The first West Africa FMD Roadmap meeting was held in Togo 7-8 September, 2016. The objectives of the meeting were, among others, for the countries in the region to have a technical platform to provide training on PCP-FMD, share information on FMD virus circulation and assess country progresses using the PCP as a core tool. The meeting was attended by veterinary services representatives of fifteen countries, namely; Benin, Burkina Faso, Cape Verde, Côte d'Ivoire, The Gambia, Ghana, Guinea, Guinea Bissau, Liberia, Mali, Niger, Nigeria, Senegal, Sierra Leone and Togo.

Opening remarks were given by representatives from the Ministry of Agriculture, Animal Husbandry and Hydraulic of Republic of Togo, United States Department of Agriculture (USDA), FAO, and OIE. Director of Veterinary Service of Togo commended the organizers for holding this first meeting in West Africa aimed to develop a harmonized strategy for FMD control in the region. He highlighted that this meeting is a big step forward for reducing or eliminating FMD virus circulation by 2025.
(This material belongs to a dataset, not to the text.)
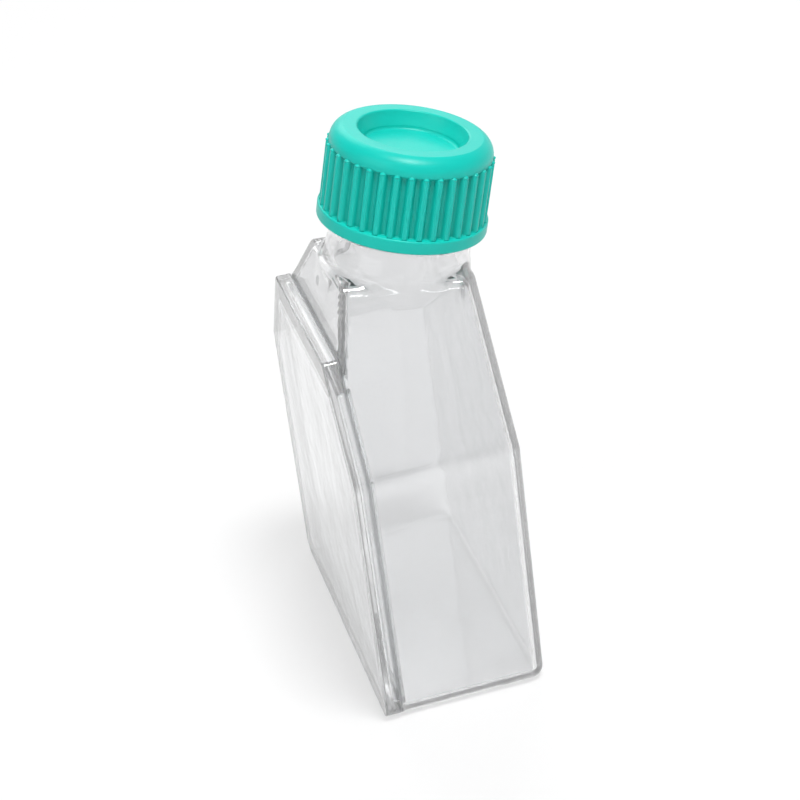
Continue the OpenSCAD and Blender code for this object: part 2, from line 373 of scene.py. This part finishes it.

The countries were assessed along the PCP Stages considering the data provided in their PCP-FMD questionnaires and their presentations. The outcome of the analyses was presented by PCP experts from FAO, OIE and EuFMD to the Regional Advisory Group (RAG) of West Africa for final recommendation on countries’ PCP stages. The RAG consists of three Chief Veterinary Officers (Nigeria, Niger and Benin) and leads of the regional epidemiology (Senegal) and laboratory (Ghana) networks elected by the participating countries.

The RAG recommended the following PCP stages (0-5) for West Africa:

  • Stage 1: Senegal, Nigeria, Gambia and Mali
  • Provisional Stage 1*: Benin, Cote d’Ivoire, Burkina Faso, Guinea, Guinea Bissau, Niger and Togo
  • Stage 0: Cape Verde, Ghana, Liberia and Sierra Leone

Countries endorsed 17 regional priorities including the followings:

  1. Raise awareness on disease recognition and timely reporting and support training of the community animal health workers among pastoralist communities;
  2. Establish or reinforce active surveillance to gain an improved understanding of the FMD virus lineages that circulate in West Africa as well as to develop tailored tools to enable early detection of new serotype incursions into the region;
  3. Enhance accurate and timely diagnosis of FMD through national and/or regional/international reference laboratories and rapid results and information sharing back to the appropriate stakeholders including farmers and Veterinary Services;
  4. The regional laboratory and epidemiology networks  to formulate a 3- to 5-year work plan that should include coordination and capacity building activities;
  5. Improve cross border and regional coordination and harmonization on surveillance, control and share of information;
  6. Countries to consider combining the control of FMD with livestock diseases such as PPR and CBPP which are considered as high-priority diseases in the region (component 3 of the Global Strategy for the control of FMD);
  7. FAO, OIE and EuFMD to provide capacity building activities to the national Points of Contact and other relevant stakeholders through online courses and webinar series; and
  8. AU-IBAR and ECOWAS to approach donors to contribute to the funding of national Assessment Plan and Risk-Based Strategic Plan.